■ TASK REQUIREMENTS: Return exactly the lines that run from the beginning through the line containing "import numpy as np", both included, and no others.

■ STORED DATA:
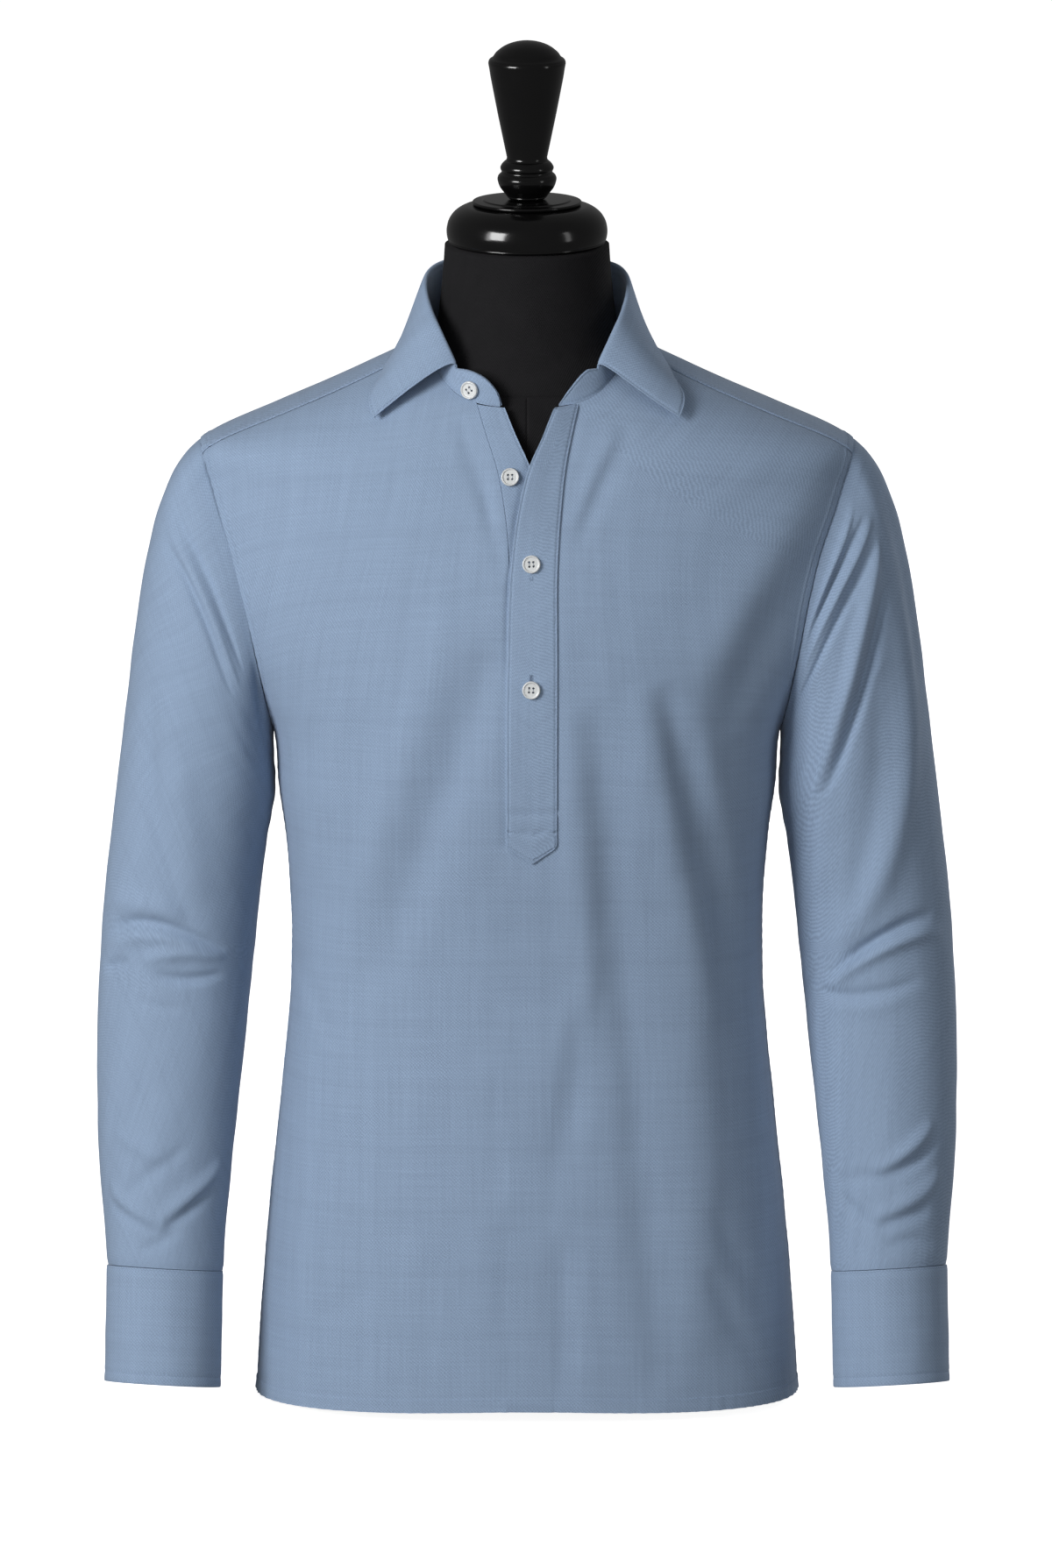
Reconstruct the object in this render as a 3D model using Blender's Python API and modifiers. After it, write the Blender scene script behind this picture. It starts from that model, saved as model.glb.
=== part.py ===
"""A half-placket oxford shirt standing on a limbless dress form.

Metres, +Z up, the wearer faces -Y, +X is the wearer's left. The origin is on
the floor, under the middle of the form's neck.

Every piece of the shirt's body lies on one surface, torso(angle, height): the
angle runs round the body from the middle of the front (0) through the
wearer's left side (90) to the middle of the back (180). Pieces are outlined in
(angle, height) and become walls by Solidify, inwards. The sleeves are tubes
that start with the armhole's own outline.
"""

import math

import bpy
import mathutils
import numpy as np

# Driving dimensions
WALL = 0.0014
FIRM_WALL = 0.0018
SEAM_GAP = 0.0003
SLEEVE_GAP = 0.0005
BAND_GAP = 0.0007
EDGE_LINE = 0.004

ARMPIT_HEIGHT = 0.477
SHOULDER_HEIGHT = 0.680
ARMPIT_X = 0.176
SHOULDER_X = 0.2262
ARMHOLE_HOLLOW = 0.004

HEM_SIDE = 0.006
HEM_FRONT = 0.0115
HEM_BACK = 0.009

FRONT_SEAM_TURN = math.radians(20)
BACK_SEAM_TURN = math.radians(-41)
FRONT_SEAM_NECK = math.radians(74)

SLOT_BOTTOM = 0.436
STRIP_CORNER = 0.4157
STRIP_TIP = 0.4020
STRIP_TOP_GAP = 0.0022
SLOT_TOP = 0.7185
SLOT_ROWS = 8
NECK_ROWS = 5

CUFF_HEIGHT = 0.081
CUFF_OPENING = math.radians(300)
CUFF_LAP = math.radians(26)
CUFF_EASE = 0.0004
CUFF_LEAN = np.array([0.02, -0.19, -0.98])
# How far round the cuff its outer end starts to rise over the inner one
LAP_START = math.radians(315)
LAP_RISE = math.radians(35)

SLIT_HALF_TURN = math.radians(17)
SLIT_TIP = 0.80
SLIT_CORNER = 0.82
SLIT_END = 0.997

BUTTON_RADIUS = 0.0064
BUTTON_THICKNESS = 0.0026
CUFF_BUTTON_RADIUS = 0.0056
BUTTON_GAP = 0.0002

CAP_BOTTOM = 0.8175
CAP_TOP = 0.8450
DISC_TOP = 0.8487

CLOTH_BLUE = (0.243, 0.325, 0.454)
BUTTON_WHITE = (0.72, 0.74, 0.75)
FORM_BLACK = (0.012, 0.012, 0.014)
GLOSS_BLACK = (0.004, 0.004, 0.004)
COLLECTION = "popover_shirt"


def table(columns, *rows):
    """A table with named columns; the first column is the station."""
    return dict(zip(columns.split(), np.array(rows, float).T))


def read(source, column, at):
    """The value of a column at any station, on a smooth curve through the rows."""
    stations = next(iter(source.values()))
    values = source[column]
    slopes = np.gradient(values, stations)
    at = np.clip(at, stations[0], stations[-1])
    row = np.clip(np.searchsorted(stations, at) - 1, 0, len(stations) - 2)
    reach = stations[row + 1] - stations[row]
    t = (at - stations[row]) / reach
    start = (1 + 2 * t) * (1 - t) ** 2 * values[row] + t * (1 - t) ** 2 * reach * slopes[row]
    end = t**2 * (3 - 2 * t) * values[row + 1] - t**2 * (1 - t) * reach * slopes[row + 1]
    return start + end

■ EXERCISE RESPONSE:
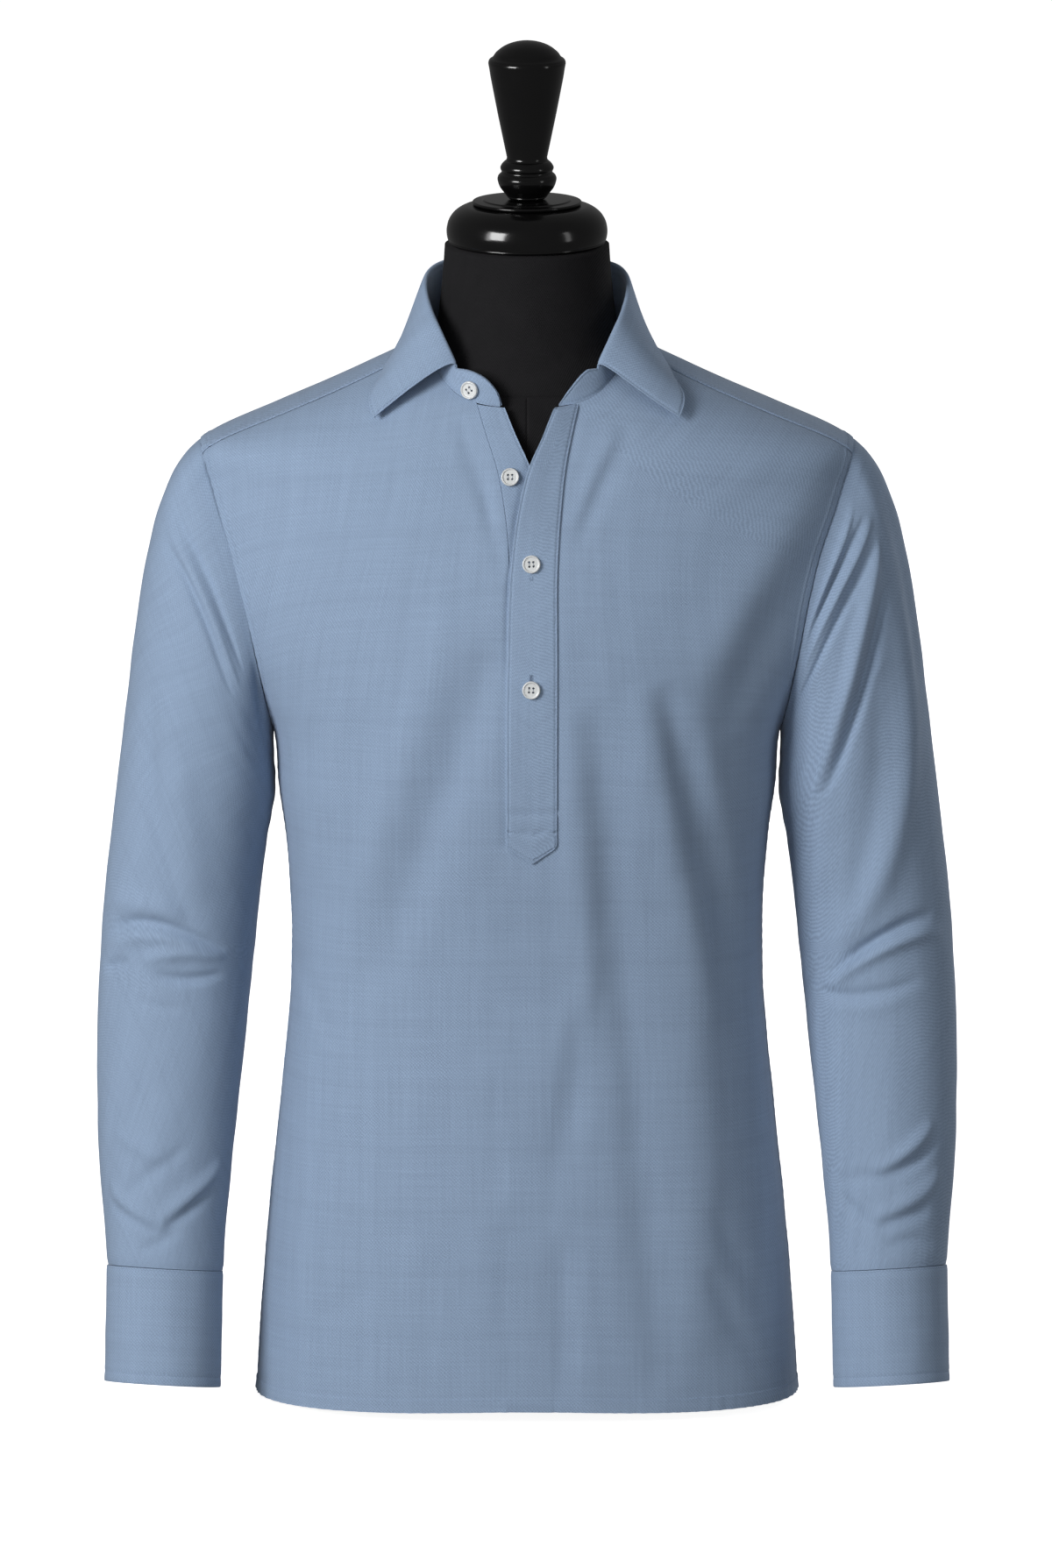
Reconstruct the object in this render as a 3D model using Blender's Python API and modifiers. After it, write the Blender scene script behind this picture. It starts from that model, saved as model.glb.
=== part.py ===
"""A half-placket oxford shirt standing on a limbless dress form.

Metres, +Z up, the wearer faces -Y, +X is the wearer's left. The origin is on
the floor, under the middle of the form's neck.

Every piece of the shirt's body lies on one surface, torso(angle, height): the
angle runs round the body from the middle of the front (0) through the
wearer's left side (90) to the middle of the back (180). Pieces are outlined in
(angle, height) and become walls by Solidify, inwards. The sleeves are tubes
that start with the armhole's own outline.
"""

import math

import bpy
import mathutils
import numpy as np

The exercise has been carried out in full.